Meg was a real pistol. Unafraid of and undaunted by what she viewed as life's imaginary restrictions. We'd talk for hours; sitting on the front porch, over dinner and drinks, lying in bed together on long cold nights - this was something different for me because the women I'd known in the past spoke only of marriage, jobs and babies. Meg and I, on the other hand spoke of the philosophical aspects of everyday existence the meaning of life I guess you could say. I know we weren't exactly the first people to ever toss these ideas around but it was all new to me and I ate it up. I started thinking for the first time how big the world was and that I might have a talent for something in it. All I needed to do was find out what that talent was. I was on fire and I got hotter with every passing day.

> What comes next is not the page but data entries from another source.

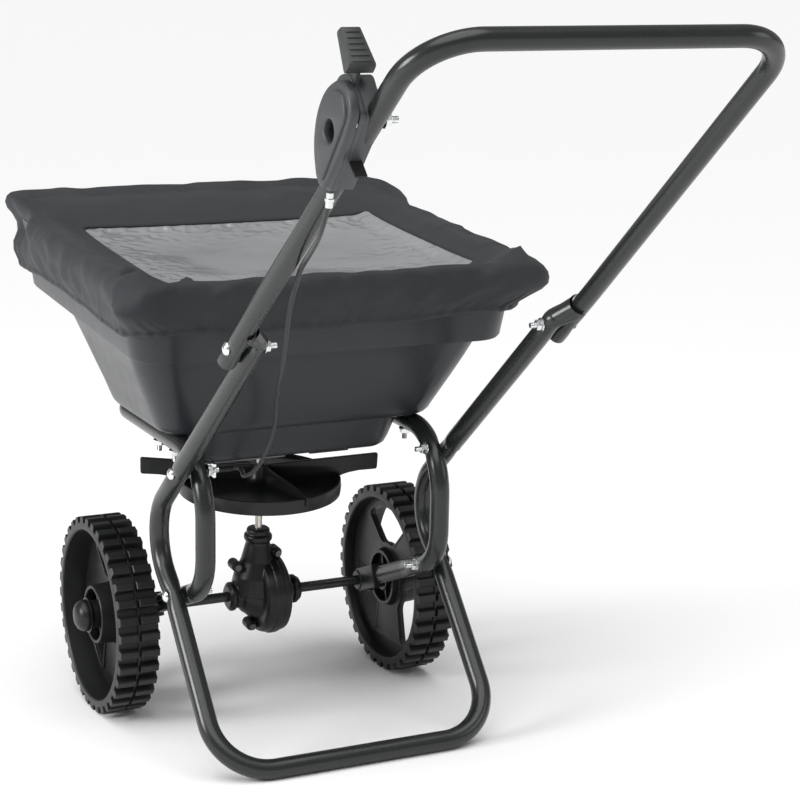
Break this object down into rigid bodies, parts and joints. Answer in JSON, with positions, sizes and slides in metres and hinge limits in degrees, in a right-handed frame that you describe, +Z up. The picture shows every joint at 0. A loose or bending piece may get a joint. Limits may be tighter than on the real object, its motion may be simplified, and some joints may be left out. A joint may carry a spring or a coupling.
{
  "type": "broadcast spreader",
  "caption": "Walk-behind broadcast spreader with a tapered hopper under a windowed rain cover, spinning disc, two lugged wheels, tubular frame with stand and a lever on the handle.",
  "frame": {"origin": "middle of the machine's footprint box, on the ground", "axes": "+Z up, +Y the direction of travel, +X the right-hand side of a person pushing it"},
  "size_m": [0.502, 1.0141, 0.8005],
  "materials": {
    "painted_steel": "satin black powder coat",
    "hopper_plastic": "fine grained dark grey moulding",
    "black_plastic": "satin black moulding",
    "grey_plastic": "satin dark grey moulding",
    "zinc": "bright zinc plate",
    "steel": "plain steel",
    "cover_fabric": "coated dark grey woven cover",
    "clear_film": "clear flexible film"
  },
  "bodies": {
    "frame": {"main_frame_tube": "painted_steel", "hopper_support_tube": "painted_steel", "upper_handle_tube": "painted_steel", "hopper": "hopper_plastic", "axle_bearing_left": "black_plastic", "axle_bearing_right": "black_plastic", "gearbox_rear_shell": "black_plastic", "gearbox_front_shell": "black_plastic", "hopper_bushing": "black_plastic", "shutter_guide_front": "black_plastic", "shutter_guide_rear": "black_plastic", "cable_ferrule": "black_plastic", "control_cable": "black_plastic", "control_cover": "grey_plastic", "control_body": "grey_plastic", "frame_bolt_lower_left": "zinc", "frame_bolt_lower_right": "zinc", "frame_bolt_upper_left": "zinc", "frame_bolt_upper_right": "zinc", "handle_bolt_left": "zinc", "handle_bolt_right": "zinc", "hopper_bolt_front_left": "zinc", "hopper_bolt_front_right": "zinc", "hopper_bolt_rear_left": "zinc", "hopper_bolt_rear_right": "zinc", "gearbox_screw_upper_left": "zinc", "gearbox_screw_upper_right": "zinc", "gearbox_screw_lower_left": "zinc", "gearbox_screw_lower_right": "zinc", "cable_bracket": "zinc", "lever_pivot_pin": "zinc", "control_clamp_bolt": "zinc", "shaft_bushing": "steel"},
    "drive_axle": {"axle": "painted_steel", "wheel_left": "black_plastic", "wheel_drive_pin": "steel", "axle_gear": "black_plastic", "hub_cap_left": "black_plastic", "hub_cap_right": "black_plastic", "axle_washer_left": "zinc", "axle_washer_right": "zinc"},
    "free_wheel": {"wheel_right": "black_plastic"},
    "spinner": {"spinner_shaft": "steel", "agitator_pin": "steel", "spinner_pin": "steel", "spinner": "black_plastic", "shaft_pinion": "steel"},
    "lever": {"control_lever": "black_plastic"},
    "shutter": {"shutter_plate": "steel", "shutter_wire": "steel"},
    "cover": {"cover_fabric": "cover_fabric", "cover_window": "clear_film"}
  },
  "joints": [
    {"name": "drive_wheel_spin", "type": "hinge", "parent": "frame", "child": "drive_axle", "pos_m": [0, 0.3007, 0.11494], "axis": [-1, 0, 0], "continuous": true},
    {"name": "free_wheel_spin", "type": "hinge", "parent": "frame", "child": "free_wheel", "pos_m": [0, 0.3007, 0.11494], "axis": [-1, 0, 0], "continuous": true},
    {"name": "spinner_spin", "type": "hinge", "parent": "frame", "child": "spinner", "pos_m": [0, 0.3007, 0.11494], "axis": [0, -0.1045, 0.9945], "continuous": true},
    {"name": "lever_swing", "type": "hinge", "parent": "frame", "child": "lever", "pos_m": [-0.194, -0.3883, 0.714], "axis": [-1, 0, 0], "range_deg": [0, 60]},
    {"name": "shutter_slide", "type": "slide", "parent": "frame", "child": "shutter", "axis": [1, 0, 0], "range_m": [0, 0.02]},
    {"name": "cover_lift", "type": "slide", "parent": "frame", "child": "cover", "axis": [0, -0.1045, 0.9945], "range_m": [0, 0.15]}
  ],
  "couplings": [
    {"joint": "spinner_spin", "follows": "drive_wheel_spin", "ratio": 3},
    {"joint": "shutter_slide", "follows": "lever_swing", "m_per_rad": 0.019099}
  ]
}
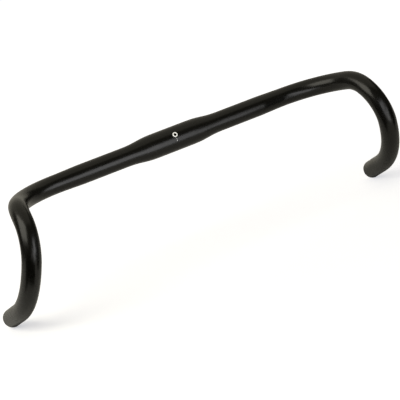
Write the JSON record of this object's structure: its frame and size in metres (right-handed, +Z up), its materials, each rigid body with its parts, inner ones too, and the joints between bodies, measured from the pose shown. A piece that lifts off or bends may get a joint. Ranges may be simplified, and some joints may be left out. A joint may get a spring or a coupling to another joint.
{
  "type": "drop handlebar",
  "caption": "Flared gravel drop handlebar in satin black anodised aluminium, with a short shallow drop and a 31.8 mm stem clamp.",
  "frame": {"origin": "centre of the stem clamp, on the axis of the tube", "axes": "+X along the tops toward the rider's left, -Y forward on the bicycle, +Z up with the ramps level"},
  "size_m": [0.5586, 0.1275, 0.1658],
  "materials": {
    "anodised_tube": "satin black anodised"
  },
  "bodies": {
    "root": {"handlebar": "anodised_tube"}
  },
  "joints": []
}
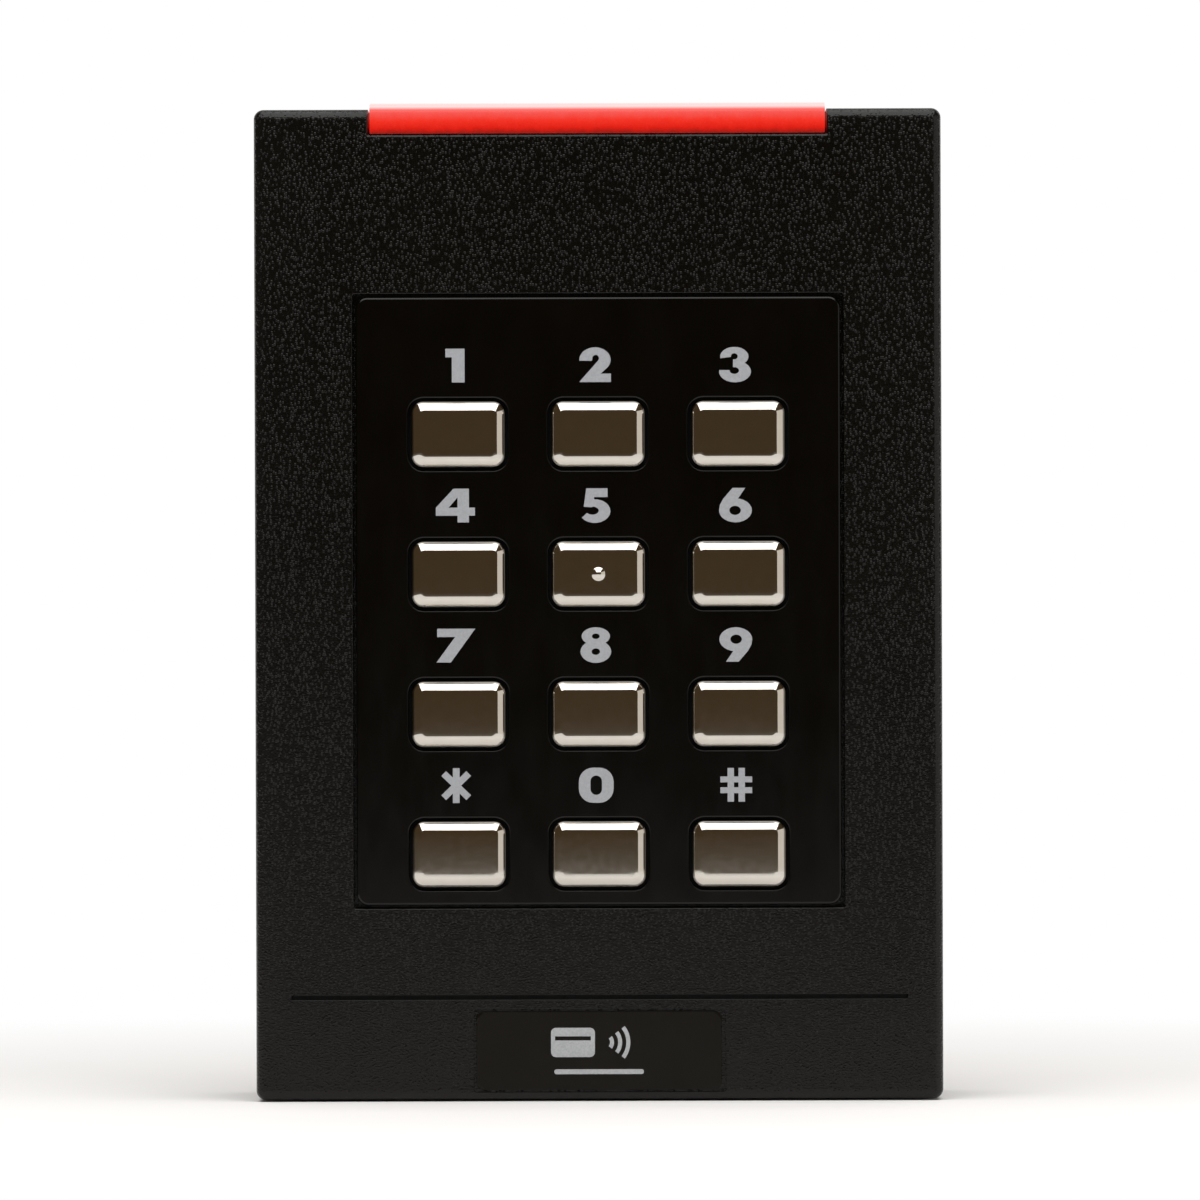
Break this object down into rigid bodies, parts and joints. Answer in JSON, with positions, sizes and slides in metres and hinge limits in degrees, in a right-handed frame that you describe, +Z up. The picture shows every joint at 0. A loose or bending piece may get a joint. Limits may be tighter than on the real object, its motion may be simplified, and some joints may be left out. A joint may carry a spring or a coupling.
{
  "type": "keypad access reader",
  "caption": "Wall-mounted contactless access reader with a twelve-key keypad, a red light bar and a rear mounting plate.",
  "frame": {"origin": "centre of the mounting plate's wall face, midway between the two single-gang holes", "axes": "+Z up the wall, +X to the right as seen from the front, +Y into the wall, so the keypad faces -Y"},
  "size_m": [0.0844, 0.0281, 0.1226],
  "materials": {
    "housing_plastic": "fine moulded pebble texture, dark warm grey",
    "bezel_plastic": "smooth satin black",
    "key_plating": "polished nickel-chrome plating on a hard plastic cap",
    "light_pipe": "translucent red, lit from inside",
    "legend_print": "light grey screen print",
    "label_face": "smooth black film",
    "label_print": "silver-grey print",
    "gasket_foam": "adhesive foam",
    "silicone": "grey silicone rubber",
    "circuit_board": "green solder mask on glass-fibre board",
    "copper_trace": "etched copper under varnish",
    "coil_wire": "enamelled copper wire, taped",
    "gold_plating": "gold-plated contacts",
    "steel": "zinc-plated steel",
    "brass": "turned brass",
    "component_plastic": "moulded black epoxy",
    "component_can": "drawn metal can",
    "chip_ceramic": "tan ceramic chips",
    "lamp_resin": "white lamp body",
    "terminal_plastic": "green nylon",
    "potting_resin": "poured black resin",
    "plate_plastic": "moulded black plastic"
  },
  "bodies": {
    "root": {"front_housing": "housing_plastic", "light_bar": "light_pipe", "keypad_bezel": "bezel_plastic", "bezel_gasket": "gasket_foam", "key_legends": "legend_print", "label_plate": "label_face", "label_emblem": "label_print", "keypad_mat": "silicone", "dome_skirts": "silicone", "contact_pads": "gold_plating", "keypad_board": "circuit_board", "keypad_screws": "steel", "board_socket": "component_plastic", "board_header": "component_plastic", "header_pins": "gold_plating", "main_board": "circuit_board", "board_screws": "steel", "antenna_coil": "coil_wire", "hf_antenna_trace": "copper_trace", "status_leds": "lamp_resin", "microcontroller": "component_plastic", "rf_chip": "component_plastic", "crystal": "component_can", "smd_passives": "chip_ceramic", "filter_capacitors": "component_can", "power_inductor": "component_plastic", "beeper": "component_plastic", "tamper_sensor": "component_plastic", "terminal_block": "terminal_plastic", "terminal_screws": "steel", "terminal_cages": "brass", "potting_fill": "potting_resin", "mounting_plate": "plate_plastic", "threaded_insert": "brass", "cover_screw": "steel"},
    "key_1": {"keycap_1": "key_plating", "plunger_1": "silicone"},
    "key_2": {"keycap_2": "key_plating", "plunger_2": "silicone"},
    "key_3": {"keycap_3": "key_plating", "plunger_3": "silicone"},
    "key_4": {"keycap_4": "key_plating", "plunger_4": "silicone"},
    "key_5": {"keycap_5": "key_plating", "plunger_5": "silicone"},
    "key_6": {"keycap_6": "key_plating", "plunger_6": "silicone"},
    "key_7": {"keycap_7": "key_plating", "plunger_7": "silicone"},
    "key_8": {"keycap_8": "key_plating", "plunger_8": "silicone"},
    "key_9": {"keycap_9": "key_plating", "plunger_9": "silicone"},
    "key_star": {"keycap_star": "key_plating", "plunger_star": "silicone"},
    "key_0": {"keycap_0": "key_plating", "plunger_0": "silicone"},
    "key_hash": {"keycap_hash": "key_plating", "plunger_hash": "silicone"}
  },
  "joints": [
    {"name": "key_1_press", "type": "slide", "parent": "root", "child": "key_1", "axis": [0, 1, 0], "range_m": [0, 0.0012], "stiffness_N_per_m": 1000, "springref_m": -0.0005, "deforming": ["dome_skirts"]},
    {"name": "key_2_press", "type": "slide", "parent": "root", "child": "key_2", "axis": [0, 1, 0], "range_m": [0, 0.0012], "stiffness_N_per_m": 1000, "springref_m": -0.0005, "deforming": ["dome_skirts"]},
    {"name": "key_3_press", "type": "slide", "parent": "root", "child": "key_3", "axis": [0, 1, 0], "range_m": [0, 0.0012], "stiffness_N_per_m": 1000, "springref_m": -0.0005, "deforming": ["dome_skirts"]},
    {"name": "key_4_press", "type": "slide", "parent": "root", "child": "key_4", "axis": [0, 1, 0], "range_m": [0, 0.0012], "stiffness_N_per_m": 1000, "springref_m": -0.0005, "deforming": ["dome_skirts"]},
    {"name": "key_5_press", "type": "slide", "parent": "root", "child": "key_5", "axis": [0, 1, 0], "range_m": [0, 0.0012], "stiffness_N_per_m": 1000, "springref_m": -0.0005, "deforming": ["dome_skirts"]},
    {"name": "key_6_press", "type": "slide", "parent": "root", "child": "key_6", "axis": [0, 1, 0], "range_m": [0, 0.0012], "stiffness_N_per_m": 1000, "springref_m": -0.0005, "deforming": ["dome_skirts"]},
    {"name": "key_7_press", "type": "slide", "parent": "root", "child": "key_7", "axis": [0, 1, 0], "range_m": [0, 0.0012], "stiffness_N_per_m": 1000, "springref_m": -0.0005, "deforming": ["dome_skirts"]},
    {"name": "key_8_press", "type": "slide", "parent": "root", "child": "key_8", "axis": [0, 1, 0], "range_m": [0, 0.0012], "stiffness_N_per_m": 1000, "springref_m": -0.0005, "deforming": ["dome_skirts"]},
    {"name": "key_9_press", "type": "slide", "parent": "root", "child": "key_9", "axis": [0, 1, 0], "range_m": [0, 0.0012], "stiffness_N_per_m": 1000, "springref_m": -0.0005, "deforming": ["dome_skirts"]},
    {"name": "key_star_press", "type": "slide", "parent": "root", "child": "key_star", "axis": [0, 1, 0], "range_m": [0, 0.0012], "stiffness_N_per_m": 1000, "springref_m": -0.0005, "deforming": ["dome_skirts"]},
    {"name": "key_0_press", "type": "slide", "parent": "root", "child": "key_0", "axis": [0, 1, 0], "range_m": [0, 0.0012], "stiffness_N_per_m": 1000, "springref_m": -0.0005, "deforming": ["dome_skirts"]},
    {"name": "key_hash_press", "type": "slide", "parent": "root", "child": "key_hash", "axis": [0, 1, 0], "range_m": [0, 0.0012], "stiffness_N_per_m": 1000, "springref_m": -0.0005, "deforming": ["dome_skirts"]}
  ]
}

Keeping my vague ambitions in check I stayed on as a laborer for two or three years and saved as much of my pay as I possibly could. I didn't have to think about my job because there wasn't much to think about. It was good hard physical labor and I loved that sort of work - I had the build for it being a typical midwestern plowboy type. With my Ma's Scandinavian heritage ("The blood of the Vikings!") she used to tell me proudly as I grew to be 6' 1" and 200 lb. Ad to that my Polish father's thick brown hair and eyes. I contrasted nicely with Meg who was 5' 6", blond over blue with a hard little body, tanned, and healthy from weekends at her parent's house on Lake Minnetonka. I have wonderful memories of that lake where I learned to sail and where Meg and I would spend all our late spring, summer and early fall seasons in this manner sailing in her parent's 28-foot sailing sloop and just being in love.
My career if you could call it that was seasonal; winter comes early and stays late in Minnesota and so consequently does unemployment. For thousands of families in Minnesota and adjoining states this is the way life goes; work in the warm months collect unemployment all the long winter, back to work when the sun shines again, on and on until you get sick or die. This had been acceptable to me until I met Meg but eventually the unchanging tyranny of the seasons and their dreary, interminable monotony began to oppress me.
One year after the holidays I decided to break this rhythm - I decided to leave the trail. The future I could offer Meg here was not necessarily the one I had in mind though I didn't have anything specific planned to replace it. Knowing my son was secure (and indeed had been for years) in the capable hands of his mother and with Meg behind me one hundred percent I decided to drive down to Florida where there are no endless gray winters and no snow to shovel. I felt certain I could find something a little bit better for us in the sunshine state.
I wanted badly to leave home and I wanted so badly to stay. That January morning, standing in the driveway of the house in which I was born and raised, my parents and my sweetheart gathered around me I felt the full force of these conflicting desires. What the hell was I doing? Was this a bonehead move? There was only one way to find out. I had to take the chance, the risk, and the adventure (there goes that Viking blood again) and at least give it a shot. I was young and strong. I wanted to change things and this was the time to go looking - if I didn't go for it now I would always be kicking myself in the butt and crying in my beer over what I might have done and what I might have been. With these thoughts uppermost and fighting off my urge to stay I hugged my Ma and Pa as hard as I could and kissed Meg for a brief eternity, slammed the door to my pickup and stepped on the gas. I was off - to find the good life or maybe just a better life. Who the hell knew?
I wanted more and after I became "The Doctor" I got more.